Londres, début 1723. Tandis que le brouillard s’épaissit sur les bords de la Tamise, la Royal Academy of Music entre triomphalement dans sa quatrième saison. Mais qu’on ne s’y trompe pas : il ne s’agit pas ici du célèbre conservatoire fondé un siècle plus tard, mais d’une institution unique en son genre, née de la passion dévorante d’une poignée d’aristocrates anglais pour l’opéra italien.
L’opéra est alors un art à la mode, objet de toutes les convoitises et surtout, de toutes les dépenses.

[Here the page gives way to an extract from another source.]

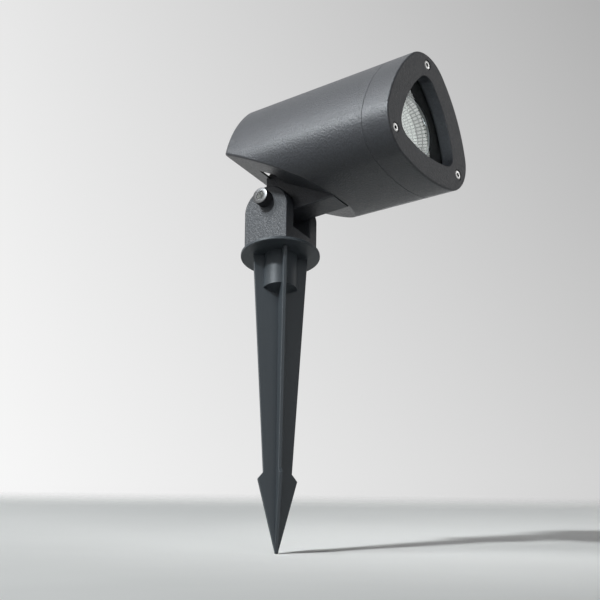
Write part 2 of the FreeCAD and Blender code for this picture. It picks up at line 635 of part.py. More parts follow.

Le public londonien, avide de virtuosité vocale et de drames lyriques flamboyants, se presse au King’s Theatre pour applaudir les stars du moment : castrats adulés, sopranos capricieuses et compositeurs visionnaires.
Haendel, chef d’orchestre et recruteur de stars
Au cœur de cette effervescence, un nom s’impose déjà : Georg Friedrich Haendel. Le compositeur saxon, alors dans sa maturité créatrice, n’est pas seulement chargé de composer pour la scène. Il assure également la direction musicale de l’Academy, le recrutement des chanteurs, la gestion des répétitions… et même la sélection des livrets. Bref, un homme-orchestre avant l’heure, littéralement.
En 1719, avec le mandat explicite de ramener à Londres les plus grands talents vocaux d’Europe, Haendel part pour Dresde, alors l’un des hauts lieux de l’opéra italien en terre germanique. Là , il assiste à une représentation de Teofane, un opéra d’Antonio Lotti, et tombe sous le charme de plusieurs artistes de la distribution. Ni une, ni deux : il les engage. Et pas des moindres.
Parmi eux, le légendaire castrat Senesino, le baryton Giuseppe Maria Boschi, et la soprano Margherita Durastanti. Il ramène également le livret de Teofane — signé Pallavicino — qu’il adaptera pour son nouvel opéra Ottone, créé à Londres le 12 janvier 1723. Ce sera l’une de ses œuvres les plus brillantes et les plus populaires.
Une soprano, un air, une querelle légendaire
Mais Ottone marque surtout l’entrée en scène fracassante à Londres d’une étoile montante : Francesca Cuzzoni. Déjà célèbre en Italie pour sa voix cristalline et son tempérament de feu, elle accepte de chanter dans l’opéra de Haendel… avant de réaliser que l’un de ses airs, Falsa imagine, a été composé sans tenir compte de sa virtuosité. Pire encore : l’air est accompagné uniquement de la basse continue, sans les envolées chatoyantes des cordes ou des vents réservées à d’autres. Un affront, pense-t-elle.
Fidèle à sa réputation, Cuzzoni explose. Elle refuse net de chanter cet air jugé indigne d’elle. Ce qui déclenche une scène qui restera gravée dans les annales de l’opéra.
Haendel, loin de céder à ses caprices, riposte avec une énergie toute saxonne. Selon une chronique de l’époque, il lui aurait lancé :
« Oh ! Madame, je sçais bien que Vous êtes une véritable diablesse : mais je Vous ferai sçavoir que je suis Belzebuub, le Chef des Diables ! »
Puis, furieux, il l’aurait même saisie et menacée de la jeter par la fenêtre. L’argument, aussi musclé qu’inhabituel, semble porter ses fruits : Cuzzoni finit par interpréter Falsa imagine.
Et triomphe.
Succès éclatant et postérité
Le 12 janvier 1723, Ottone est créé au King’s Theatre devant un public conquis. L’air honni devient l’un des morceaux de bravoure de Cuzzoni, qu’elle chantera tout au long de sa carrière. Le succès est tel que dès la deuxième représentation, le prix des places est augmenté. Le public londonien en redemande.
Ottone s’impose comme l’un des sommets du répertoire haendélien. Il connaîtra de nombreuses reprises, et restera dans les mémoires comme le seul opéra de Haendel que chantera le mythique Farinelli, lors d’une reprise en 1734.
🎶 Épilogue : quand la musique triomphe des egos
Cette aventure extraordinaire illustre à merveille les tensions et les passions qui traversaient le monde de l’opéra au XVIIIe siècle. Haendel, stratège impitoyable mais génial, aura su dompter les ego pour produire un chef-d’œuvre intemporel. Et Cuzzoni, malgré ses exigences, deviendra une légende.
Trois cents ans plus tard, Ottone nous rappelle que l’art lyrique, s’il est souvent théâtre de conflits humains, reste avant tout le lieu où le sublime l’emporte sur le tumulte.